- Objective
What is needed is an exact copy of the lines from the one containing "add_cylinder(bm, inlet_pin_radius, floor_y" to the one containing "before = set(bpy.data.objects)", both lines included, and no other lines.
= = =
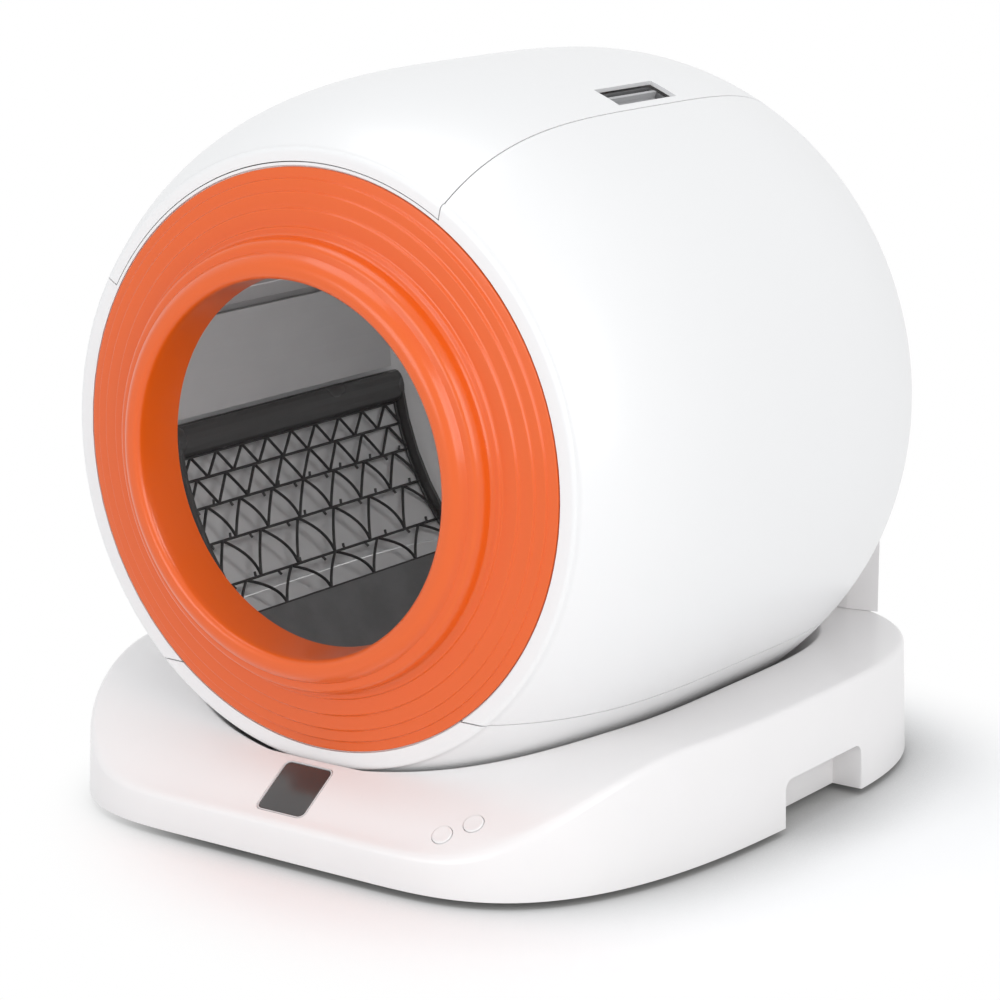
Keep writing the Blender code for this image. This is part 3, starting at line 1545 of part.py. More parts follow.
def add_rollers():
    """Four rollers on axles in two cradles."""
    ear_inner = roller_width / 2 + roller_side_gap
    ear_outer = ear_inner + roller_ear
    places = (("front", roller_front_y), ("back", roller_back_y))
    for side, sign in (("right", 1), ("left", -1)):
        x = sign * roller_x
        low = plate_top + seat_gap
        bm = bmesh.new()
        add_box(bm, (x - cradle_width / 2, roller_front_y - ear_outer - window_margin, low),
                (x + cradle_width / 2, roller_back_y + ear_outer + window_margin, low + cradle_plate))
        cradle = add("roller_cradle_" + side, finish_mesh(bm, "roller_cradle"), dark_grey)
        bm = bmesh.new()
        spans = []
        for _, y in places:
            spans += [(y - ear_outer, y - ear_inner), (y + ear_inner, y + ear_outer)]
        roller_ear_bars(bm, x, spans)
        boolean(cradle, add("cradle_ears_" + side, finish_mesh(bm, "cradle_ears"), cutter=True), "UNION")
        for end, y in places:
            name = end + "_" + side
            bore = bar("cradle_bore_" + name, axle_radius + axle_gap, y - ear_outer - window_margin,
                       y + ear_outer + window_margin, 12, "Y", (x, roller_z), cutter=True)
            cut(cradle, bore)
            add_roller(name, x, y)
            bar("roller_axle_" + name, axle_radius, y - ear_outer - axle_head, y + ear_outer + axle_head, 12,
                "Y", (x, roller_z), material=steel)


def tower_outline(inset):
    """Front view of the tower: straight sides and a head that is round about the drum's axis."""
    half = tower_half_width - inset
    bottom = base_height + seat_gap if inset == 0 else base_height - cutter_overrun / 4
    return [(-half, bottom)] + arc(half, -pi / 2, pi / 2, 16, (0, axis_height)) + [(half, bottom)]


def add_tower():
    """Raised back wall behind the drum, with a vented cover."""
    tower = prism("rear_tower", tower_outline(0), tower_front_y, base_back_y + cutter_overrun, "Y",
                  material=warm_white)
    above = tower_top + cutter_overrun
    behind = base_back_y + cutter_overrun
    keep(tower, prism("tower_plan", plan_outline(tower_inset), base_underside, above, "Z", cutter=True))
    hollow_shape = tower_outline(tower_wall + tower_half_width - tower_front_flat)
    hollow = prism("tower_hollow", hollow_shape, tower_inner_y, behind, "Y", cutter=True)
    hollow_plan = plan_outline(tower_inset + tower_wall)
    keep(hollow, prism("tower_hollow_plan", hollow_plan, 0, above, "Z", cutter=True))
    cover_v = (cover_top - cover_bottom) / 2
    cover_middle = (0, (cover_top + cover_bottom) / 2)
    cover_shape = rounded_outline(cover_half_width, cover_v, cover_corner, 4, cover_middle)
    opening = prism("cover_opening", cover_shape, tower_back_y - 2 * tower_wall, behind, "Y", cutter=True)
    bm = bmesh.new()
    add_cylinder(bm, shaft_radius + 2 * window_margin, tower_front_y - cutter_overrun,
                 tower_front_y + tower_wall + seat_gap, 16, "Y", (0, pinion_z))
    shaft_room = add("tower_shaft_hole", finish_mesh(bm, "tower_shaft_hole"), cutter=True)
    cut(tower, hollow, opening, shaft_room)
    bend_y = tower_front_y + tower_front_bend
    for side, sign in (("right", 1), ("left", -1)):
        wedge = prism(
            "tower_bend_" + side,
            [(sign * tower_front_flat, tower_front_y), (sign * tower_half_width, bend_y),
             (sign * wide, bend_y), (sign * wide, tower_front_y - cutter_overrun),
             (sign * tower_front_flat, tower_front_y - cutter_overrun)],
            0, 2 * tower_top, "Z", cutter=True,
        )
        cut(tower, wedge)
    cover = prism(
        "tower_back_cover",
        rounded_outline(cover_half_width - seat_gap, cover_v - seat_gap, cover_corner, 4, cover_middle),
        tower_back_y - cover_thickness, tower_back_y, "Y", material=warm_white,
    )
    bm = bmesh.new()
    first = cover_middle[1] - vent_pitch * (vent_count - 1) / 2
    for i in range(vent_count):
        z = first + vent_pitch * i
        add_prism(bm, rounded_outline(vent_length / 2, vent_width / 2, vent_width / 3, 1, (0, z)),
                  tower_back_y - cutter_overrun, tower_back_y + cutter_overrun)
    cut(cover, add("cover_vents", finish_mesh(bm, "cover_vents"), cutter=True))
    inset = cover_corner * screw_inset_share
    places = [(x, cover_bottom + inset) for x in (-cover_half_width + inset, cover_half_width - inset)]
    for side, place in zip(("left", "right"), places):
        add_screw("cover_screw_" + side, cover, place, tower_back_y, "Y", -1)
    return tower


def add_electrics():
    """Power inlet, position sensor and its magnet."""
    bm = bmesh.new()
    end_y = base_back_y - seat_gap
    add_cylinder(bm, inlet_radius, end_y - inlet_length, end_y, 16, "Y", (inlet_x, inlet_height))
    inlet = add("power_inlet", finish_mesh(bm, "power_inlet"), dark_grey)
    bm = bmesh.new()
    floor_y = end_y - inlet_length + base_wall
    add_cylinder(bm, inlet_socket_radius, floor_y, end_y + cutter_overrun, 12, "Y", (inlet_x, inlet_height))
    cut(inlet, add("inlet_socket", finish_mesh(bm, "inlet_socket"), cutter=True))
    bm = bmesh.new()
    add_cylinder(bm, inlet_pin_radius, floor_y - seat_gap, end_y - base_wall, 8, "Y", (inlet_x, inlet_height))
    boolean(inlet, add("inlet_pin", finish_mesh(bm, "inlet_pin"), cutter=True), "UNION")

    bm = bmesh.new()
    low_y = drum_back_y + seat_gap
    add_cylinder(bm, magnet_radius, low_y, low_y + magnet_thickness, 12, "Y", (-sensor_circle, 0))
    add("home_magnet", finish_mesh(bm, "home_magnet"), zinc, drum_home, drum_axis)
    bm = bmesh.new()
    half = sensor_width / 2
    front = tower_front_y + tower_wall + seat_gap
    add_box(bm, (-sensor_circle - half, front, axis_height - half),
            (-sensor_circle + half, front + sensor_thickness, axis_height + half))
    add("position_sensor", finish_mesh(bm, "position_sensor"), circuit_green)


def build_all():
    upper = add_shells()
    add_strike(upper)
    add_hatch()
    add_latch()
    add_ring()
    add_liner()
    add_sieve()
    add_lip()
    add_chute()
    add_tub()
    add_flap()
    add_drive()
    add_hub()
    add_base()
    add_floor_plate()
    add_display()
    add_buttons()
    add_rollers()
    add_tower()
    add_electrics()


build_all()
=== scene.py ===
import bmesh
import bpy
from math import acos, asin, atan2, cos, hypot, pi, radians, sin, sqrt, tan
from mathutils import Matrix, Vector


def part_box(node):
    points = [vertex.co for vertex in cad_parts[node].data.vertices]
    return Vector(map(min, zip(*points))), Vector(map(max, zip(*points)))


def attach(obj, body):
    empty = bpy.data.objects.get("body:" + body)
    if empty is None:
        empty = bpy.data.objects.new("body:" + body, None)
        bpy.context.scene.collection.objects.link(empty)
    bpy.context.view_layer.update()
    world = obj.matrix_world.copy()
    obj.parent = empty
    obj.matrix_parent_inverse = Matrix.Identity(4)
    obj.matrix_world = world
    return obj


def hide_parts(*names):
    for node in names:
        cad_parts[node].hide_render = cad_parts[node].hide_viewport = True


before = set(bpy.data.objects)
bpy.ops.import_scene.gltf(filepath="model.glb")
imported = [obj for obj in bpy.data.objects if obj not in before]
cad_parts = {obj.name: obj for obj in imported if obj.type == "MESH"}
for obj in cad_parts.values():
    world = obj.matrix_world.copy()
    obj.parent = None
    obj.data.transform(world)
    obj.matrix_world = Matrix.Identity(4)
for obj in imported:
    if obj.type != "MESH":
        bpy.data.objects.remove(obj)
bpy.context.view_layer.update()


# Place to photograph
# A plain pale floor that fades into a white surround. Soft lamps stand front, right and above, at a
# level where a white moulding stays just below white. A small one lights the drum's inside.
bpy.context.scene.view_settings.view_transform = "Standard"
camera = bpy.data.objects.new("camera", bpy.data.cameras.new("camera"))
bpy.context.scene.collection.objects.link(camera)
camera.data.lens = 117.33
camera.data.sensor_width = 36
camera.data.clip_start = 0.1
camera.data.clip_end = 50
camera.data.dof.use_dof = False
to_right = Vector((0.81272, 0.58266, 0))
to_top = Vector((-0.13599, 0.18969, 0.97238))
to_back = Vector((0.56656, -0.79027, 0.2334))
camera_turn = Matrix((to_right, to_top, to_back)).transposed().to_4x4()
camera.matrix_world = Matrix.Translation((1.32166, -1.84376, 0.74281)) @ camera_turn
bpy.context.scene.camera = camera


def add_node(tree, kind, values=()):
    """One shader node, with values for some of its sockets."""
    node = tree.nodes.new(kind)
    for socket, value in dict(values).items():
        node.inputs[socket].default_value = value
    return node


def seen_by_eye(tree, lit, seen, target):
    """Send one surface to the camera, mirrors and clear plastic, and the lit one to all other light."""
    path = add_node(tree, "ShaderNodeLightPath")
    share = path.outputs["Is Camera Ray"]
    for ray in ("Is Glossy Ray", "Is Transmission Ray"):
        either = add_node(tree, "ShaderNodeMath")
        either.operation = "MAXIMUM"
        tree.links.new(share, either.inputs[0])
        tree.links.new(path.outputs[ray], either.inputs[1])
        share = either.outputs[0]
    mix = add_node(tree, "ShaderNodeMixShader")
    tree.links.new(share, mix.inputs["Fac"])
    tree.links.new(lit.outputs[0], mix.inputs[1])
    tree.links.new(seen.outputs[0], mix.inputs[2])
    tree.links.new(mix.outputs[0], target)


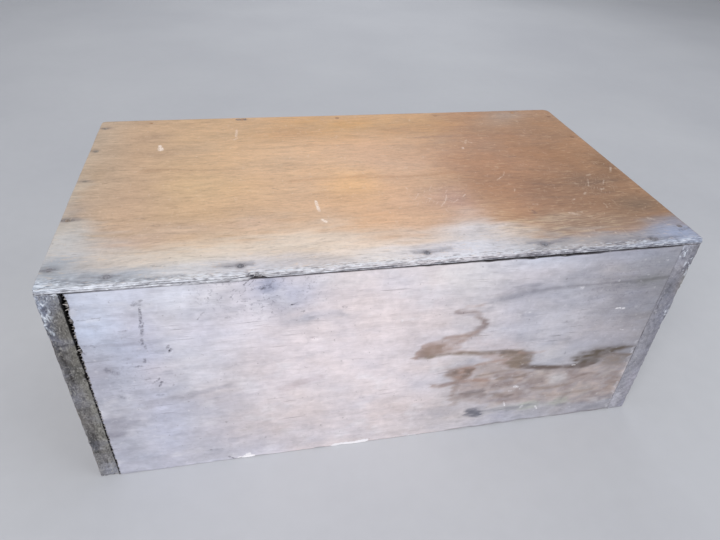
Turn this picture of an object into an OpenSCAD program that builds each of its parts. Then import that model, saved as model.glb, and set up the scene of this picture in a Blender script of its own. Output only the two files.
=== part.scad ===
= = =
- Problem solution
    add_cylinder(bm, inlet_pin_radius, floor_y - seat_gap, end_y - base_wall, 8, "Y", (inlet_x, inlet_height))
    boolean(inlet, add("inlet_pin", finish_mesh(bm, "inlet_pin"), cutter=True), "UNION")

    bm = bmesh.new()
    low_y = drum_back_y + seat_gap
    add_cylinder(bm, magnet_radius, low_y, low_y + magnet_thickness, 12, "Y", (-sensor_circle, 0))
    add("home_magnet", finish_mesh(bm, "home_magnet"), zinc, drum_home, drum_axis)
    bm = bmesh.new()
    half = sensor_width / 2
    front = tower_front_y + tower_wall + seat_gap
    add_box(bm, (-sensor_circle - half, front, axis_height - half),
            (-sensor_circle + half, front + sensor_thickness, axis_height + half))
    add("position_sensor", finish_mesh(bm, "position_sensor"), circuit_green)


def build_all():
    upper = add_shells()
    add_strike(upper)
    add_hatch()
    add_latch()
    add_ring()
    add_liner()
    add_sieve()
    add_lip()
    add_chute()
    add_tub()
    add_flap()
    add_drive()
    add_hub()
    add_base()
    add_floor_plate()
    add_display()
    add_buttons()
    add_rollers()
    add_tower()
    add_electrics()


build_all()
=== scene.py ===
import bmesh
import bpy
from math import acos, asin, atan2, cos, hypot, pi, radians, sin, sqrt, tan
from mathutils import Matrix, Vector


def part_box(node):
    points = [vertex.co for vertex in cad_parts[node].data.vertices]
    return Vector(map(min, zip(*points))), Vector(map(max, zip(*points)))


def attach(obj, body):
    empty = bpy.data.objects.get("body:" + body)
    if empty is None:
        empty = bpy.data.objects.new("body:" + body, None)
        bpy.context.scene.collection.objects.link(empty)
    bpy.context.view_layer.update()
    world = obj.matrix_world.copy()
    obj.parent = empty
    obj.matrix_parent_inverse = Matrix.Identity(4)
    obj.matrix_world = world
    return obj


def hide_parts(*names):
    for node in names:
        cad_parts[node].hide_render = cad_parts[node].hide_viewport = True


before = set(bpy.data.objects)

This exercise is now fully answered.